** start Records shown **
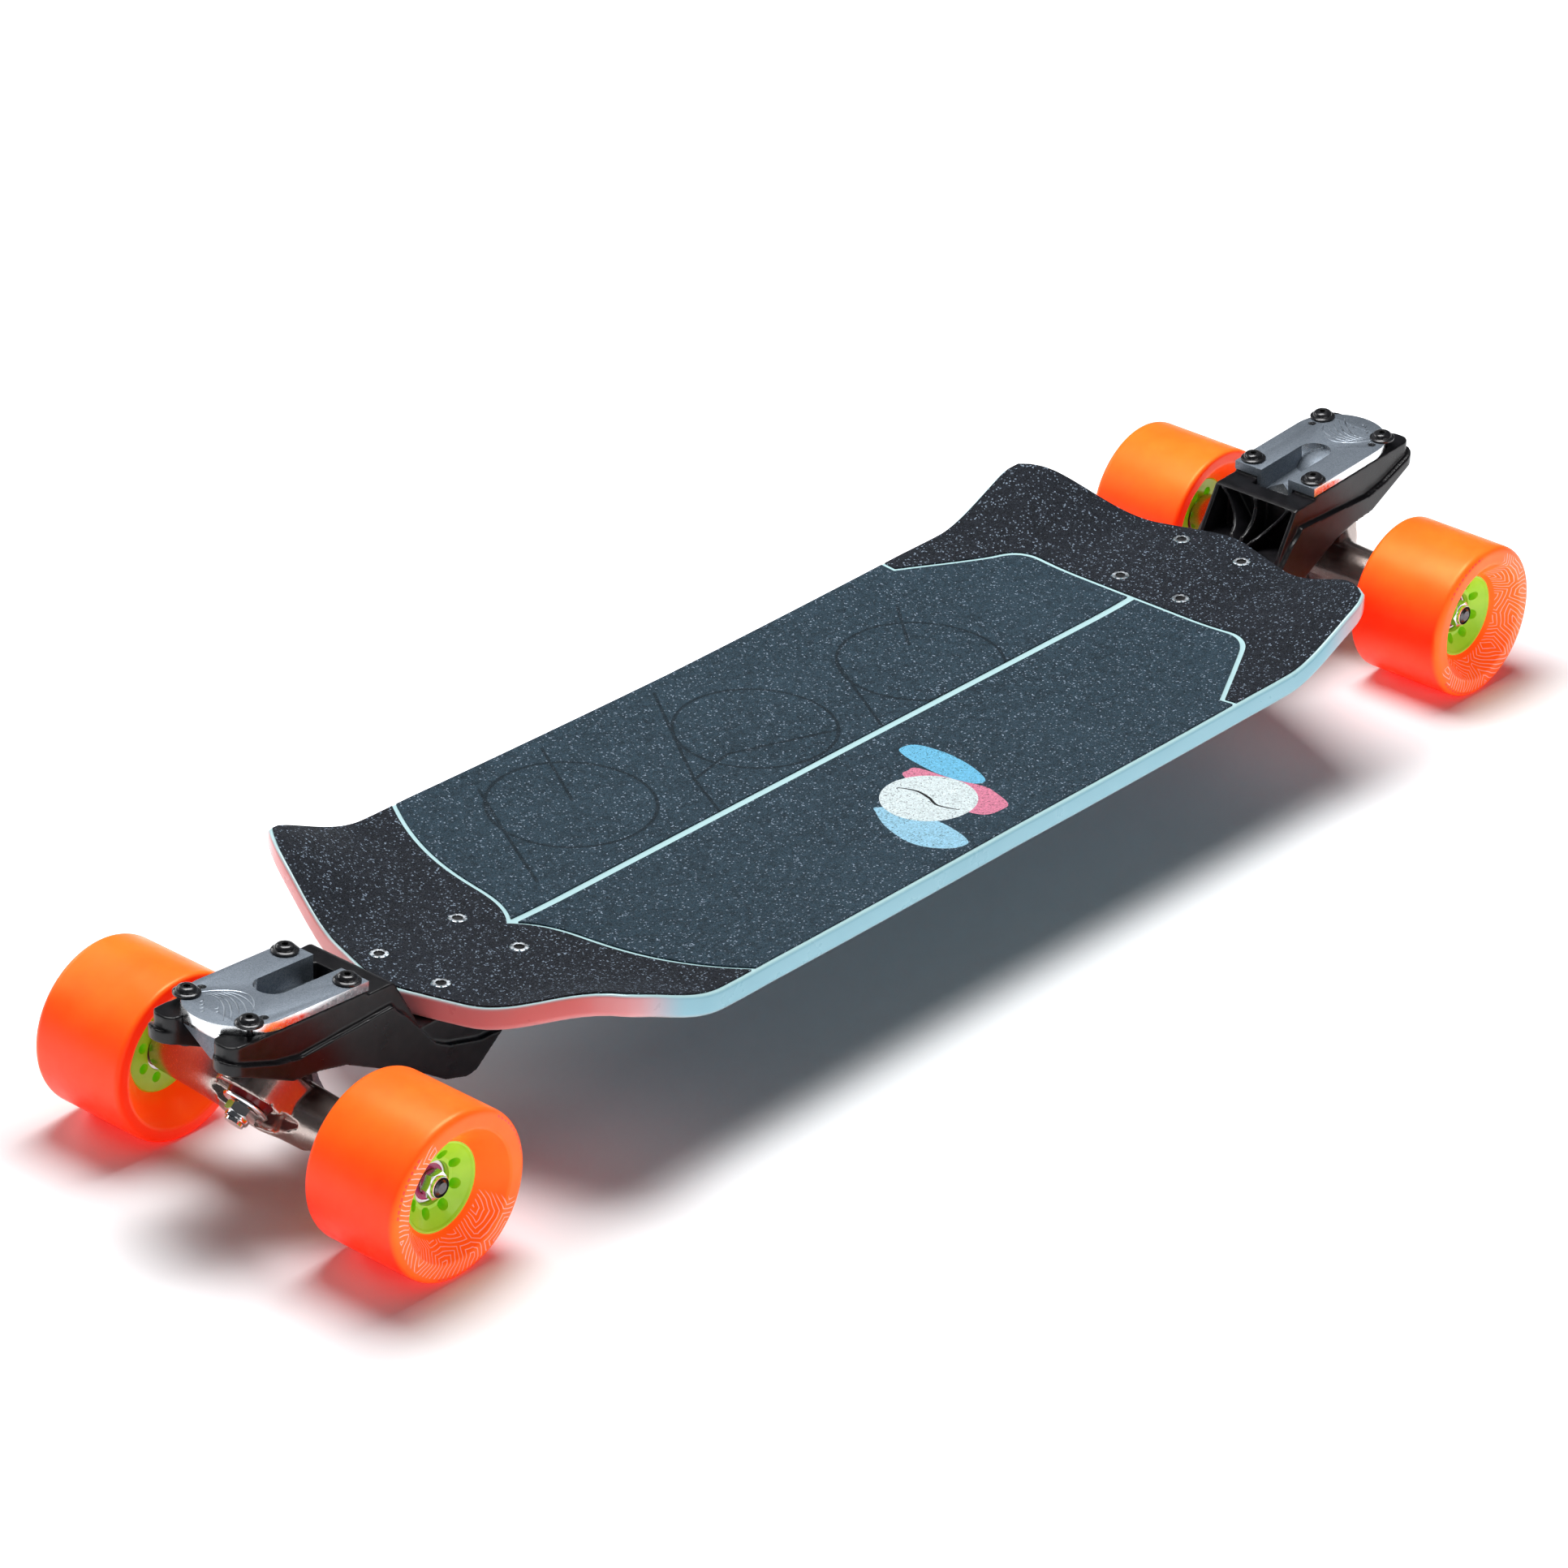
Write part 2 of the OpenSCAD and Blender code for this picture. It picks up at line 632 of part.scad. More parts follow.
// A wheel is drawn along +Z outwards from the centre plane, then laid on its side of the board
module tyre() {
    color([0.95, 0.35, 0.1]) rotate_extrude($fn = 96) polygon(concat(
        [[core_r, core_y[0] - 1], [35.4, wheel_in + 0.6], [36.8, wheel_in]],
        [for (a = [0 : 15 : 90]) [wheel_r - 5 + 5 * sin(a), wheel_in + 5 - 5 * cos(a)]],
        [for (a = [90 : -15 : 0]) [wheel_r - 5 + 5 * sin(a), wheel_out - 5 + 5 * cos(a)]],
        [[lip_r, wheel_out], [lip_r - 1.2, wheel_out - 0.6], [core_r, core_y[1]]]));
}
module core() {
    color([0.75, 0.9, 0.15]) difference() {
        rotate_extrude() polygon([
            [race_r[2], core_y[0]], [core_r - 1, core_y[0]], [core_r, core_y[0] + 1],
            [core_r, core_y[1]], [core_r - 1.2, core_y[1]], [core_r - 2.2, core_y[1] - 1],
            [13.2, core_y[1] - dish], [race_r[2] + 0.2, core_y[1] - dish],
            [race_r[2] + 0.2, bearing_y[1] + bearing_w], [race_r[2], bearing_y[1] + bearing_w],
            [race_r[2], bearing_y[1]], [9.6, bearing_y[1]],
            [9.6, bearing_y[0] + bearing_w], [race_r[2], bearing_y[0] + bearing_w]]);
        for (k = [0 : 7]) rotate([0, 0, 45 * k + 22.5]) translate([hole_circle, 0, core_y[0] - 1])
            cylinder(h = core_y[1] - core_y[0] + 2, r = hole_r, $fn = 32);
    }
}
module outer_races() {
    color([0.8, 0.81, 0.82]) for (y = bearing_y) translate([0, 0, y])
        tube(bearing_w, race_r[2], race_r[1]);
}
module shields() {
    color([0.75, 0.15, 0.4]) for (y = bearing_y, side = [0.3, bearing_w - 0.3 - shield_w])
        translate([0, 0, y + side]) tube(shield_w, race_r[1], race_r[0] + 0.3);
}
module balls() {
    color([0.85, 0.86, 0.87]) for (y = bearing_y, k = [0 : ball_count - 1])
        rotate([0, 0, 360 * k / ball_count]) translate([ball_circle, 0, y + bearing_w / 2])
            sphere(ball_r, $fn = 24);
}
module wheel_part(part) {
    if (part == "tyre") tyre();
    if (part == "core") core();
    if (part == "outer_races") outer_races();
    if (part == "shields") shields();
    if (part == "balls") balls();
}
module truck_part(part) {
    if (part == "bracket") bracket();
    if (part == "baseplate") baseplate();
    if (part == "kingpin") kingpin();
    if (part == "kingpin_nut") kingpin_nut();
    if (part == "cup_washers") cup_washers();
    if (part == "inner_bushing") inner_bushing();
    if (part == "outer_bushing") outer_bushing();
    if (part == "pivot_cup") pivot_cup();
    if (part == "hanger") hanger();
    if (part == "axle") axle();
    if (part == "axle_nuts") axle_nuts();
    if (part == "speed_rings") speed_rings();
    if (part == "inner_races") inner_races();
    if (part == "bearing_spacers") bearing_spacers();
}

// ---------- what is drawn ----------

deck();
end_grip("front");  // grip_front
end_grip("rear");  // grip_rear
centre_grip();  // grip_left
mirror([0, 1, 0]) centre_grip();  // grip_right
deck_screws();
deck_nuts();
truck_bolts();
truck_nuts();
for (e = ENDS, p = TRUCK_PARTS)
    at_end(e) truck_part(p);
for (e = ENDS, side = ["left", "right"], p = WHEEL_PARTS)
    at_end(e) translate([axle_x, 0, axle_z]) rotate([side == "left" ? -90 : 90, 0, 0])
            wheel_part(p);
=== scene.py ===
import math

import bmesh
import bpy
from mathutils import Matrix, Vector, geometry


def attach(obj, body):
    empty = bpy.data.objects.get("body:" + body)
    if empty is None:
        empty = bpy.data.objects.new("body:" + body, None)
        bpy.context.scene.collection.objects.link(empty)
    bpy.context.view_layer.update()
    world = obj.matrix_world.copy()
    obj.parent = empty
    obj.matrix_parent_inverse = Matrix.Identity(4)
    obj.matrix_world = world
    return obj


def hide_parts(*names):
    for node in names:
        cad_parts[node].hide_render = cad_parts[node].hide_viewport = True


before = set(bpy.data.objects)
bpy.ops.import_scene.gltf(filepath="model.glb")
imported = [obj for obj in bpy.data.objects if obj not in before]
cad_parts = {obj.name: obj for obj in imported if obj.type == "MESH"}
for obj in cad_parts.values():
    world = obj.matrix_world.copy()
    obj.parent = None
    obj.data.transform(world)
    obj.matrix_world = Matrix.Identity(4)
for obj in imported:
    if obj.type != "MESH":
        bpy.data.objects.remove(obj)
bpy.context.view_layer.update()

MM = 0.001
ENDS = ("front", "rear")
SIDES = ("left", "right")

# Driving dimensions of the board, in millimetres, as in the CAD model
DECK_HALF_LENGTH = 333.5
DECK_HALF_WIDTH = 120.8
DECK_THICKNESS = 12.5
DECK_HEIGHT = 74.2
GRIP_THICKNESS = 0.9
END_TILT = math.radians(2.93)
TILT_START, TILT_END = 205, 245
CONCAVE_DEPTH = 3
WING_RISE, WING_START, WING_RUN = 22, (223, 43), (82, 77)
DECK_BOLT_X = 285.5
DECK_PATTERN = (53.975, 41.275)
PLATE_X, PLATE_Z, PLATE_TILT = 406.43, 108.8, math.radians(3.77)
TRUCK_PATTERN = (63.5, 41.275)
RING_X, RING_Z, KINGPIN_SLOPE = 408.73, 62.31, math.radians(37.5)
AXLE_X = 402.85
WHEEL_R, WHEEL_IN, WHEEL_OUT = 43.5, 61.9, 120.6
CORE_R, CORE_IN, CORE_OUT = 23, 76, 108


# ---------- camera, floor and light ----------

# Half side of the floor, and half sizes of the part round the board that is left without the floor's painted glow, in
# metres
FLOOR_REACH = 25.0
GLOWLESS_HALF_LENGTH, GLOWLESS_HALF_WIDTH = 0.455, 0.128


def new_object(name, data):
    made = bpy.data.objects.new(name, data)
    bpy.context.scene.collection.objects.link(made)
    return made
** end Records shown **
** start Records shown **
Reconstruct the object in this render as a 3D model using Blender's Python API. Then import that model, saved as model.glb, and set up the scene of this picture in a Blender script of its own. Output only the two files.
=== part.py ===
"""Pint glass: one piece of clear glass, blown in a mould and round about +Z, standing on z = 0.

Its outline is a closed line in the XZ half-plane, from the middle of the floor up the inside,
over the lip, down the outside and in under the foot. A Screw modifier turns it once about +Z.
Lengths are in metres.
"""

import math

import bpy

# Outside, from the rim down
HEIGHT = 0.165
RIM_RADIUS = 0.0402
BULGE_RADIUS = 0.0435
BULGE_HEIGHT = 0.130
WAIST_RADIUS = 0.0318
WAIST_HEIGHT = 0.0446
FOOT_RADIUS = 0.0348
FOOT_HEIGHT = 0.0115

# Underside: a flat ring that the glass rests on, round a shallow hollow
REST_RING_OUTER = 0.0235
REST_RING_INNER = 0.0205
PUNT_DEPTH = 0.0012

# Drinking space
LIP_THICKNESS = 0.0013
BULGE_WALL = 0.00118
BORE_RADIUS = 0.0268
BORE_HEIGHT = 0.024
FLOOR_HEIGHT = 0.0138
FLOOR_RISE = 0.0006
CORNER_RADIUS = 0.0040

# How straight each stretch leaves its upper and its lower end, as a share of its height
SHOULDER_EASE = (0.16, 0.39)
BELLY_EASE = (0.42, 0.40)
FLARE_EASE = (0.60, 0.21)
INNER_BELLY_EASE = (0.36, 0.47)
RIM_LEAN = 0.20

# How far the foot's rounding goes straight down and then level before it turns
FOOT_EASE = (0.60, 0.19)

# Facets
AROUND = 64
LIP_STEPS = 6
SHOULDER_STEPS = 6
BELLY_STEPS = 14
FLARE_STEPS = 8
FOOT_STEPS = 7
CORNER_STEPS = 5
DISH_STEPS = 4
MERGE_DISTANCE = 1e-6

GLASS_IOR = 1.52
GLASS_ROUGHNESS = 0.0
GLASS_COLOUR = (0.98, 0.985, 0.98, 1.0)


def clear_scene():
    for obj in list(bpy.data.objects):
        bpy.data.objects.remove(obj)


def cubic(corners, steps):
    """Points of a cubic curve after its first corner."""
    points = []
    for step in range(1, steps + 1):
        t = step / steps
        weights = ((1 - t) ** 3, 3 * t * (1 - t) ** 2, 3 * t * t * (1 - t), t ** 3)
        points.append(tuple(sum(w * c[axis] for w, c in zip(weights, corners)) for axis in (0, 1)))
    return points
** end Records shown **
** start Records shown **
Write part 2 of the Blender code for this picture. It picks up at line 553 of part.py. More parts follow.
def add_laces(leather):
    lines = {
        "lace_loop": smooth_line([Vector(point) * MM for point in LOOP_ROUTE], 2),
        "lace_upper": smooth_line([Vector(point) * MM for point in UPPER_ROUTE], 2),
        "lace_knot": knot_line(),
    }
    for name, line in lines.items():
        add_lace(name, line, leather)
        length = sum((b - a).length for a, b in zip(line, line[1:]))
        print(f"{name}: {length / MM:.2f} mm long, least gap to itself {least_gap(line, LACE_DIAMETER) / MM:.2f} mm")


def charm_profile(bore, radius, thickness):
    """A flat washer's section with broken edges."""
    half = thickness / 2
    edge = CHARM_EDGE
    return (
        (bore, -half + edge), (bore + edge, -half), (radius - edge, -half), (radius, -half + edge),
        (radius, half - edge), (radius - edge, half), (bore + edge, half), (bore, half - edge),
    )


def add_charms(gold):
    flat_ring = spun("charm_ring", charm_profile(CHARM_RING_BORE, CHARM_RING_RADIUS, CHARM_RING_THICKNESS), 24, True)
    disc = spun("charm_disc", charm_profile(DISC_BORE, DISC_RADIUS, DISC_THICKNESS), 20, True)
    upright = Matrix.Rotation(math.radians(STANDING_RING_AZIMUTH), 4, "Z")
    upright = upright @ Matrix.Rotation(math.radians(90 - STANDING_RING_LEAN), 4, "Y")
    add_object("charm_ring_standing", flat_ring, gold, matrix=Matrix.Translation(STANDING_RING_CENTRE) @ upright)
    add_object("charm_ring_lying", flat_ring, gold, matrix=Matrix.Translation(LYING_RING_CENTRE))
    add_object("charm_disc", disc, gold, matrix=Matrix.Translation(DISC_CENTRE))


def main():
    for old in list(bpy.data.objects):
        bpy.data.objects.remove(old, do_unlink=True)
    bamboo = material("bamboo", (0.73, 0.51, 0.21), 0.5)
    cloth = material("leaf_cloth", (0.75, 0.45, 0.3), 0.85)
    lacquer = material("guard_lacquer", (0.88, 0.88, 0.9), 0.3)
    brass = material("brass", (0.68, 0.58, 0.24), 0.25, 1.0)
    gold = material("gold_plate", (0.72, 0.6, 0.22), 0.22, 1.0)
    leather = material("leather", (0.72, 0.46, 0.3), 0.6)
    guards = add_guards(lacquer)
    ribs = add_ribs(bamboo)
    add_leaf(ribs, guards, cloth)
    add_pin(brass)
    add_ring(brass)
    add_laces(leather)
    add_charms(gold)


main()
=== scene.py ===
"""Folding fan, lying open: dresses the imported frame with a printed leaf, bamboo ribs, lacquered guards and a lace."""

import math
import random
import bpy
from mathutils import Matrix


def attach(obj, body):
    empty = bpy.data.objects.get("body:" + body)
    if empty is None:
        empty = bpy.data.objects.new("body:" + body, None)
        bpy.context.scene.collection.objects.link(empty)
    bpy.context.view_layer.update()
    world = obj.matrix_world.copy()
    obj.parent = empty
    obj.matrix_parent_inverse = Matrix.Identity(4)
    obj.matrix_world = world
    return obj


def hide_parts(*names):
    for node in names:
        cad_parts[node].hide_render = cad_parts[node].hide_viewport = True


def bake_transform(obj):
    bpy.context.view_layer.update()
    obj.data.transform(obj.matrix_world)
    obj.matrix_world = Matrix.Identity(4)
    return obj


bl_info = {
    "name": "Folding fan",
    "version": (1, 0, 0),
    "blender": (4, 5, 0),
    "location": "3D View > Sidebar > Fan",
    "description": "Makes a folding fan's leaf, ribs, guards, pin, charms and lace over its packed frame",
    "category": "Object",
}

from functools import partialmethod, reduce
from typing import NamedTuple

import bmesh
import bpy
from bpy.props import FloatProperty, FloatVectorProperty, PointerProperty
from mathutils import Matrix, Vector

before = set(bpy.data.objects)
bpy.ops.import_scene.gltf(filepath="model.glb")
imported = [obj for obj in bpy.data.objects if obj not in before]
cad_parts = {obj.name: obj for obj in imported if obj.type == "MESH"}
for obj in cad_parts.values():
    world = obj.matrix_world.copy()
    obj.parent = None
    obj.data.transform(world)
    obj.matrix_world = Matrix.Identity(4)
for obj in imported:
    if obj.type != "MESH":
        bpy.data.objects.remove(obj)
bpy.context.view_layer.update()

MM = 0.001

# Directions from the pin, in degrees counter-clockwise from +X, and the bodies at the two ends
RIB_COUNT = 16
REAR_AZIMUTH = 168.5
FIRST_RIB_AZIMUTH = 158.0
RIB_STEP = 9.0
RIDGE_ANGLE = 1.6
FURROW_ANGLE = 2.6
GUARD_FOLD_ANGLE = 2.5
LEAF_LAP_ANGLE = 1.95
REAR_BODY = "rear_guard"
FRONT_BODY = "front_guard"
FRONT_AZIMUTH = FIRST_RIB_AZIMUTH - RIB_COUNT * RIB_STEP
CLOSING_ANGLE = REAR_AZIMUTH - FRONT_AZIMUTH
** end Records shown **
■ Written request
Your task is to repeat exactly the lines from the one that contains "0.88, 0.9), 0.3)" through the one that contains "from typing import NamedTuple", with both end lines included.

■ Response to this exercise
    lacquer = material("guard_lacquer", (0.88, 0.88, 0.9), 0.3)
    brass = material("brass", (0.68, 0.58, 0.24), 0.25, 1.0)
    gold = material("gold_plate", (0.72, 0.6, 0.22), 0.22, 1.0)
    leather = material("leather", (0.72, 0.46, 0.3), 0.6)
    guards = add_guards(lacquer)
    ribs = add_ribs(bamboo)
    add_leaf(ribs, guards, cloth)
    add_pin(brass)
    add_ring(brass)
    add_laces(leather)
    add_charms(gold)


main()
=== scene.py ===
"""Folding fan, lying open: dresses the imported frame with a printed leaf, bamboo ribs, lacquered guards and a lace."""

import math
import random
import bpy
from mathutils import Matrix


def attach(obj, body):
    empty = bpy.data.objects.get("body:" + body)
    if empty is None:
        empty = bpy.data.objects.new("body:" + body, None)
        bpy.context.scene.collection.objects.link(empty)
    bpy.context.view_layer.update()
    world = obj.matrix_world.copy()
    obj.parent = empty
    obj.matrix_parent_inverse = Matrix.Identity(4)
    obj.matrix_world = world
    return obj


def hide_parts(*names):
    for node in names:
        cad_parts[node].hide_render = cad_parts[node].hide_viewport = True


def bake_transform(obj):
    bpy.context.view_layer.update()
    obj.data.transform(obj.matrix_world)
    obj.matrix_world = Matrix.Identity(4)
    return obj


bl_info = {
    "name": "Folding fan",
    "version": (1, 0, 0),
    "blender": (4, 5, 0),
    "location": "3D View > Sidebar > Fan",
    "description": "Makes a folding fan's leaf, ribs, guards, pin, charms and lace over its packed frame",
    "category": "Object",
}

from functools import partialmethod, reduce
from typing import NamedTuple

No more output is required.